Dataset excerpt ::

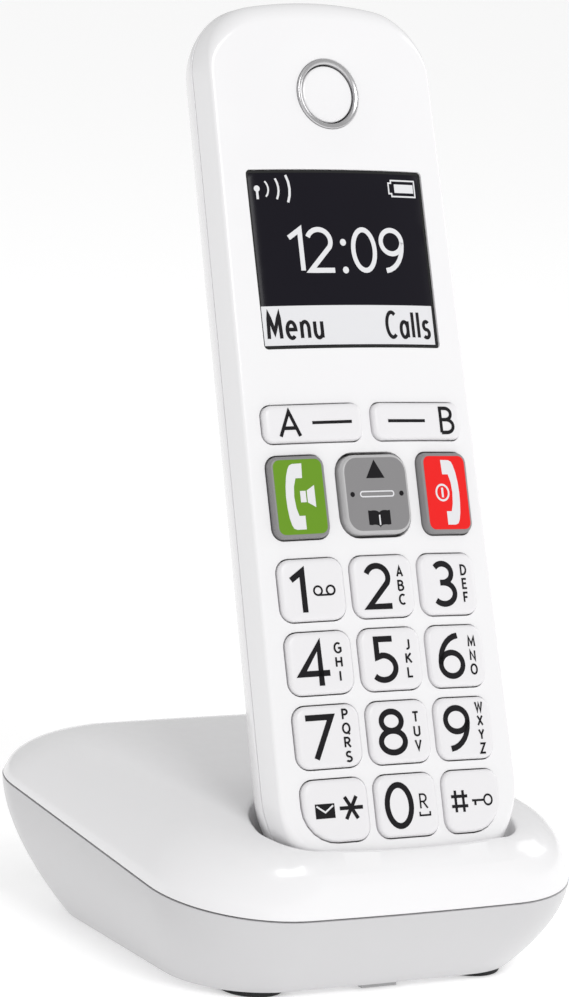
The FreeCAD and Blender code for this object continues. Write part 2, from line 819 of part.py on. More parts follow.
board_back = board_front + dim("board_thick")
shield = block((-15, 15), (board_back, board_back + 2.6), (108, 132))
shield = shield.cut(block((-14.7, 14.7), (board_back - 1, board_back + 2.3), (108.3, 131.7)))
add_shape("radio_shield", shield, HANDSET)
antenna = joined([
    block((-11, 11), (board_back, board_back + 3.5), (158.0, 158.6)),
    block((-11, 11), (board_back + 2.9, board_back + 3.5), (154.5, 158.6)),
])
add_shape("antenna_strip", antenna, HANDSET)

for side, name in ((-1, "battery_left"), (1, "battery_right")):
    x = side * dim("battery_offset")
    can = Part.makeCylinder(dim("battery_radius"), dim("battery_length") - 0.8)
    tip_radius = 1.9
    tip = Part.makeCylinder(tip_radius, 0.8, Vector(0, 0, dim("battery_length") - 0.8))
    cell = joined([can, tip])
    place = on_face(x, dim("battery_depth"), dim("battery_bottom"))
    if side > 0:
        flip = Placement(Vector(0, 0, dim("battery_length")), Rotation(ALONG_X, 180))
        place = place * flip
    add_shape(name, cell, place)

battery_low = dim("battery_bottom")
battery_high = battery_low + dim("battery_length")
tray_wall = 1.2
bay_half = 2 * dim("battery_radius") + tray_wall + 1.0
bay_low, bay_high = battery_low - 4.5, battery_high + 4.5
bay_front = dim("battery_depth") - dim("battery_radius") - 0.4 - tray_wall
bay_back = depth - wall - 0.3
tray = block((-bay_half, bay_half), (bay_front, bay_back), (bay_low, bay_high))
tray = tray.cut(
    block(
        (-bay_half + tray_wall, bay_half - tray_wall),
        (bay_front + tray_wall, bay_back + 1),
        (bay_low + tray_wall, bay_high - tray_wall),
    )
)
add_shape("battery_tray", tray, HANDSET)


def contact_plates(z_low, thickness):
    """The two plates that touch the cells at one end of the bay."""
    plates = []
    for side in (-1, 1):
        x = side * dim("battery_offset")
        depths = bay_front + tray_wall + 0.3, bay_back - 0.6
        plates.append(block((x - 4.5, x + 4.5), depths, (z_low, z_low + thickness)))
    return Part.makeCompound(plates)


add_shape("battery_contacts_lower", contact_plates(bay_low + tray_wall, 0.5), HANDSET)
add_shape("battery_contacts_upper", contact_plates(bay_high - tray_wall - 0.5, 0.5), HANDSET)

pads = []
for side in (-1, 1):
    middle = side * contact_x
    pads.append(block((middle - 2.4, middle + 2.4), (12.1, 15.9), (dim("charge_pad_low"), 3.2)))
add_shape("charge_pads", Part.makeCompound(pads), HANDSET)

screws = []
for x, z in SCREW_PLACES:
    shank = rod(x, z, 7.5, SCREW_SEAT + 0.1, dim("screw_radius"))
    head = rod(x, z, SCREW_SEAT, SCREW_SEAT + dim("screw_head_thick"), dim("screw_head_radius"))
    slot_depth = 0.7
    slot_block = block(
        (x - 1.6, x + 1.6),
        (SCREW_SEAT + dim("screw_head_thick") - slot_depth, SCREW_SEAT + dim("screw_head_thick") + 1),
        (z - 0.3, z + 0.3),
    )
    screws.append(joined([shank, head]).cut(slot_block))
add_shape("handset_screws", Part.makeCompound(screws), HANDSET)

# ---------------------------------------------------------------- base covers

BASE_SCREWS = [(-31.0, -16.0), (31.0, -16.0), (-30.0, 20.0), (30.0, 20.0)]
BASE_BOSS_MEET = 10.0
BASE_SCREW_SEAT = 6.0
FOOT_PLACES = [(-25.0, -31.0), (25.0, -31.0), (-27.0, 22.0), (27.0, 22.0)]
seam_trim = 0.15

crown_outer = crown_volume(0)
crown_inner = crown_volume(dim("base_wall"))
seam_half_depth = dim("base_depth") / 2 + 5
seam_low = dim("seam_height") - dim("seam_slope") * seam_half_depth
seam_high = dim("seam_height") + dim("seam_slope") * seam_half_depth


def seam_wedge(offset, above):
    """Everything above or below the sloping seam plane, moved up by an offset."""
    far = 60.0 if above else -60.0
    corners = [
        Vector(-80, -seam_half_depth, seam_low + offset),
        Vector(-80, seam_half_depth, seam_high + offset),
        Vector(-80, seam_half_depth, seam_high + offset + far),
        Vector(-80, -seam_half_depth, seam_low + offset + far),
    ]
    return Part.Face(Part.makePolygon(corners + corners[:1])).extrude(Vector(160, 0, 0))


pocket = pocket_volume(0)
cup = pocket_volume(dim("pocket_wall"))
pocket.Placement = HANDSET
cup.Placement = HANDSET
whole_base = crown_outer.fuse(bowl_volume(0)).common(block((-60, 60), (-60, 60), (6.0, 50)))
cup = cup.common(whole_base)
crown_shell = crown_outer.cut(crown_inner).cut(seam_wedge(seam_trim, above=False))
crown_posts = [post(x, y, BASE_BOSS_MEET + 0.1, dim("crown_height"), 3.2) for x, y in BASE_SCREWS]
crown_shape = crown_shell.fuse([cup] + [crown_post.common(whole_base) for crown_post in crown_posts])
crown_cutters = [pocket]
screw_hole = dim("screw_radius") + 0.2
crown_cutters += [post(x, y, BASE_BOSS_MEET - 1, BASE_BOSS_MEET + 8, screw_hole) for x, y in BASE_SCREWS]
for side in (-1, 1):
    hole_foot = Vector(side * contact_x, dim("contact_depth"), -5)
    hole = Part.makeCylinder(dim("contact_radius") + 0.35, 6, hole_foot)
    hole.Placement = HANDSET
    crown_cutters.append(hole)
crown_shape = crown_shape.cut(crown_cutters)
add_shape("base_top_cover", crown_shape, BASE)

bowl_outer = bowl_volume(0)
bowl = bowl_outer.cut(bowl_volume(dim("base_wall"))).cut(seam_wedge(-seam_trim, above=True))
cup_room = pocket_volume(dim("pocket_wall") + 0.3)
cup_room.Placement = HANDSET
niche_x, niche_z, niche_y = (-26.0, 8.0), (4.4, 17.0), 33.0
niche_cup = block((niche_x[0] - 1.5, niche_x[1] + 1.5), (niche_y - 1.5, 60), (2.0, niche_z[1] + 1.5))
bowl_posts = [post(x, y, 2.5, BASE_BOSS_MEET, 4.0) for x, y in BASE_SCREWS]
bowl = bowl.fuse([niche_cup.common(bowl_outer)] + [p.common(bowl_outer) for p in bowl_posts])
bowl_cutters = [block(niche_x, (niche_y, 60), niche_z), cup_room]
for x, y in BASE_SCREWS:
    bowl_cutters.append(post(x, y, 0, BASE_SCREW_SEAT, dim("screw_head_radius") + 0.4))
    bowl_cutters.append(post(x, y, 0, BASE_BOSS_MEET + 1, screw_hole))
LINE_X, POWER_X = -18.5, 0.5
socket_low = 5.6
sockets = (("line_socket", LINE_X, 12.6, 9.9, 9.6, 6.4), ("power_socket", POWER_X, 10.4, 9.9, 7.4, 6.0))
for _, x, width, height, _, _ in sockets:
    bowl_cutters.append(
        block(
            (x - width / 2 - 0.1, x + width / 2 + 0.1),
            (niche_y - 3, niche_y + 0.5),
            (socket_low + 0.35, socket_low + 0.55 + height),
        )
    )
page_half = dim("page_key_width") / 2
PAGE_Y = (-38.0, -34.0)
bowl_cutters.append(
    block((-page_half - 0.3, page_half + 0.3), (PAGE_Y[0] - 0.3, PAGE_Y[1] + 0.3), (0, 5))
)
bowl_cutters += [
    post(x, y, 0, dim("foot_thick") + dim("foot_sink"), dim("foot_radius") + 0.1) for x, y in FOOT_PLACES
]
for row in range(2):
    for column in range(9):
        slot_x = -16 + 4 * column
        bowl_cutters.append(block((slot_x, slot_x + 1.6), (-16 + 14 * row, -6 + 14 * row), (0, 4)))
add_shape("base_bottom_cover", bowl.cut(bowl_cutters), BASE)

feet = [post(x, y, 0, dim("foot_thick") + dim("foot_sink"), dim("foot_radius")) for x, y in FOOT_PLACES]
feet = [foot.makeFillet(0.5, [e for e in foot.Edges if e.BoundBox.ZMax < 0.1]) for foot in feet]
add_shape("rubber_feet", Part.makeCompound(feet), BASE)

# ---------------------------------------------------------------- inside the base

board_low = dim("base_board_height")
plate(
    "base_circuit_board",
    "50",
    "44",
    "3",
    "Dims.base_board_thick",
    Placement(Vector(0, -5, board_low), Rotation()),
    role="XY_Plane",
)

for name, x, width, height, mouth_w, mouth_h in sockets:
    housing = block(
        (x - width / 2, x + width / 2),
        (niche_y - 15, niche_y),
        (socket_low + 0.45, socket_low + 0.45 + height),
    )
    mouth = block(
        (x - mouth_w / 2, x + mouth_w / 2),
        (niche_y - 13, niche_y + 1),
        (socket_low + 2.0, socket_low + 2.0 + mouth_h),
    )
    add_shape(name, housing.cut(mouth), BASE)

carrier_low = -dim("pocket_floor_gap") - dim("pocket_wall") - 5.2
carrier = block(
    (-contact_x - 4, contact_x + 4),
    (dim("contact_depth") - 3.5, dim("contact_depth") + 3.5),
    (carrier_low, carrier_low + 3.0),
)
carrier_holes = []
for side in (-1, 1):
    foot = Vector(side * contact_x, dim("contact_depth"), carrier_low + 0.8)
    carrier_holes.append(Part.makeCylinder(dim("contact_radius") + 0.3, 10, foot))
add_shape("contact_carrier", carrier.cut(carrier_holes), HANDSET)

contact_top = dim("charge_pad_low") - dim("contact_gap")
for side, name in ((-1, "charge_contact_left"), (1, "charge_contact_right")):
    body = document.addObject("PartDesign::Body", name)
    sketch = circle_sketch(body, "Outline", "XY_Plane", ["Dims.contact_radius"])
    feature = pad(body, sketch, "Dims.contact_length - Dims.contact_travel - 0.7", inward=False)
    round_edges(body, feature, 2, True, "0.6")
    height = contact_top - (dim("contact_length") - dim("contact_travel") - 0.7)
    body.Placement = HANDSET * Placement(Vector(side * contact_x, dim("contact_depth"), height), Rotation())
    keep(body, name)

page_low = 0.25
page_shape = joined([
    block((-page_half, page_half), PAGE_Y, (page_low, 3.6)),
    block((-page_half - 1.2, page_half + 1.2), (PAGE_Y[0] + 0.6, PAGE_Y[1] + 1.2), (3.6, 4.6)),
])
add_shape("page_key", page_shape, BASE)
page_switch = joined([
    block((-3, 3), (-38.4, -30), (6.6, 7.4)),
    block((-1.5, 1.5), (-37.5, -34.5), (5.8, 6.6)),
])
add_shape("page_switch", page_switch, BASE)

base_screws = []
for x, y in BASE_SCREWS:
    head = post(x, y, BASE_SCREW_SEAT - dim("screw_head_thick"), BASE_SCREW_SEAT, dim("screw_head_radius"))
    shank = post(x, y, BASE_SCREW_SEAT - 0.1, BASE_BOSS_MEET + 6, dim("screw_radius"))
    base_screws.append(joined([head, shank]))
add_shape("base_screws", Part.makeCompound(base_screws), BASE)

# ---------------------------------------------------------------- checks and files

document.recompute()
for item in document.Objects:
    if "Invalid" in item.State or "Error" in item.State:
        raise RuntimeError(f"{item.Label} did not compute: {item.State}")
for piece in sub_parts:
    if piece.Shape.isNull() or not piece.Shape.isValid() or not piece.Shape.Solids:
        raise RuntimeError(f"{piece.Label} has no valid solid")

os.makedirs("parts", exist_ok=True)
for piece in sub_parts:
    piece.Shape.exportStep(f"parts/{piece.Label}.step")
    box = piece.Shape.BoundBox
    print(f"{piece.Label}: {len(piece.Shape.Solids)} solid(s), {piece.Shape.Volume:.0f} mm3, "
          f"z {box.ZMin:.1f} to {box.ZMax:.1f}")
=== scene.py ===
import functools
import json
import math

import bpy
import numpy as np
from mathutils import Matrix, Vector
from mathutils.geometry import delaunay_2d_cdt, tessellate_polygon


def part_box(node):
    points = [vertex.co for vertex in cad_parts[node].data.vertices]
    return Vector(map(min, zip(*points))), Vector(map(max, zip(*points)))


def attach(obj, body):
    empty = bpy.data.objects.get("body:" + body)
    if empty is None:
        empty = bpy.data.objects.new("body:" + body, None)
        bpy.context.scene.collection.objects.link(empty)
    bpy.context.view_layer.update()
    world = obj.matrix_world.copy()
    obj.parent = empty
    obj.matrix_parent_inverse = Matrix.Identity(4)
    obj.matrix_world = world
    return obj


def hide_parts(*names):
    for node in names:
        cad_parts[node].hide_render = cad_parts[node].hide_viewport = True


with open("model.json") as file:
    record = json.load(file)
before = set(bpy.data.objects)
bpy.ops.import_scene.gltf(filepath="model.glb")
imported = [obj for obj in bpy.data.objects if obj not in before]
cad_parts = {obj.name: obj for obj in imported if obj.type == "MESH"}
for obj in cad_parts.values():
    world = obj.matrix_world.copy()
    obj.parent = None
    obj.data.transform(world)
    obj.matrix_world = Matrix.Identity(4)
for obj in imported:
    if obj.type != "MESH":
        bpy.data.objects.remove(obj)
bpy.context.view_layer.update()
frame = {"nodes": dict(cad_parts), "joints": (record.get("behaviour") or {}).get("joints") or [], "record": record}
scene = bpy.context.scene

# Shapes are worked out in millimetres, in the handset's own frame (x across it, y from its face
# to its back, z from its bottom to its top) or in the base's frame, and placed in metres.
MM = 0.001

# The handset's shells
FACE_BOW = 148.0            # radius of the bowed face
SEAM = 8.0                  # depth of the seam between the two shells
FRONT_END = SEAM - 0.1
REAR_START = SEAM + 0.1
BACK = 24.2                 # depth of the back
DRAFT = 0.12                # how the band beside the face leans in
REAR_ROUND = 13.4           # how far the back draws in from the sides
REAR_POWER = 2 / 1.5
WALL = 1.8
HANDSET_SIZES = dict(half_low=28.0, half_high=25.7, low=0.0, high=176.0,
                     corner_low=20.0, corner_high=14.0, bow_low=90.0, bow_high=95.0)
SIDE_FILLET = 0.7           # the face's edge is crisp at the sides and soft at both ends
END_FILLET = 4.0
FILLET_STEPS = 8

# Keys
ROW_PITCH = 14.12
COLUMN_PITCH = 15.5
PAD_SHIFT = -0.45           # the dialling pad sits a little left of the middle
FIRST_ROW = 59.0
KEY_SIZE = (13.7, 12.0)
KEY_CORNER = 2.6
CHIN_CORNER = 7.0
KEY_PROUD = 0.9
KEY_THICK = 3.5
KEY_GAP = 0.25
KEY_LIP = 0.12
KEY_WELL = 2.6
SOFT_KEY = (21.3, 7.3)
SOFT_CORNER = 2.0
SOFT_THICK = 3.2
SOFT_PLACE = (11.95, 91.2)
CALL_KEY = (11.9, 16.1)
CALL_CORNER = 2.2
CALL_PLACE = (16.7, 76.9)
CALL_PROUD = 1.2
CALL_BORDER = 0.8
TILE_PROUD = 0.05
NAVIGATION_KEY = (15.3, 15.7)
NAVIGATION_CORNER = 3.6
NAVIGATION_GAP = 0.55
NAVIGATION_THICK = 3.0
NAVIGATION_PROUD = 0.03
NAVIGATION_PIVOT = Vector((0.0, 2.3, 76.9))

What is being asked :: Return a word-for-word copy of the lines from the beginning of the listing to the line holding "add_shape(name, cell, place)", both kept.

The result ::
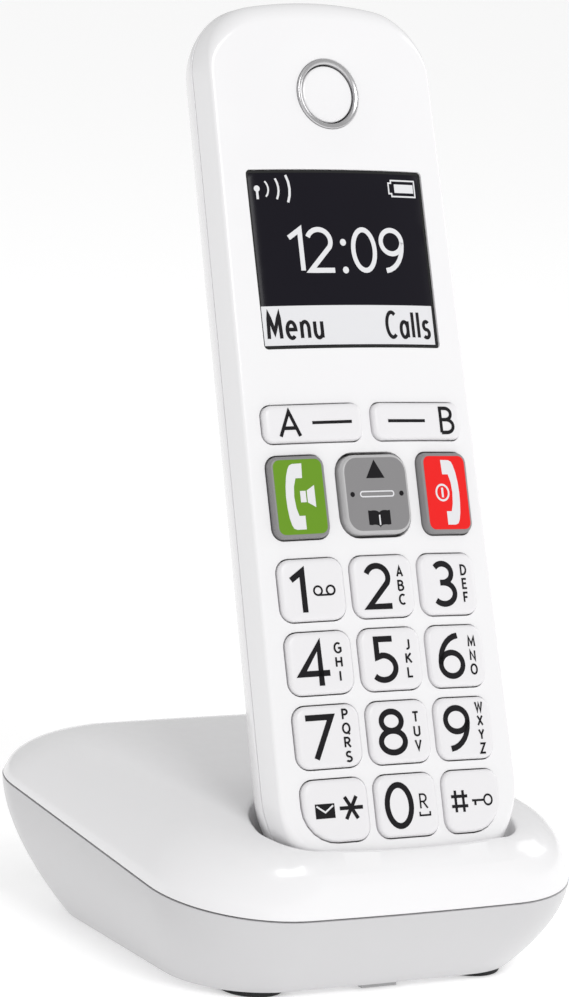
The FreeCAD and Blender code for this object continues. Write part 2, from line 819 of part.py on. More parts follow.
board_back = board_front + dim("board_thick")
shield = block((-15, 15), (board_back, board_back + 2.6), (108, 132))
shield = shield.cut(block((-14.7, 14.7), (board_back - 1, board_back + 2.3), (108.3, 131.7)))
add_shape("radio_shield", shield, HANDSET)
antenna = joined([
    block((-11, 11), (board_back, board_back + 3.5), (158.0, 158.6)),
    block((-11, 11), (board_back + 2.9, board_back + 3.5), (154.5, 158.6)),
])
add_shape("antenna_strip", antenna, HANDSET)

for side, name in ((-1, "battery_left"), (1, "battery_right")):
    x = side * dim("battery_offset")
    can = Part.makeCylinder(dim("battery_radius"), dim("battery_length") - 0.8)
    tip_radius = 1.9
    tip = Part.makeCylinder(tip_radius, 0.8, Vector(0, 0, dim("battery_length") - 0.8))
    cell = joined([can, tip])
    place = on_face(x, dim("battery_depth"), dim("battery_bottom"))
    if side > 0:
        flip = Placement(Vector(0, 0, dim("battery_length")), Rotation(ALONG_X, 180))
        place = place * flip
    add_shape(name, cell, place)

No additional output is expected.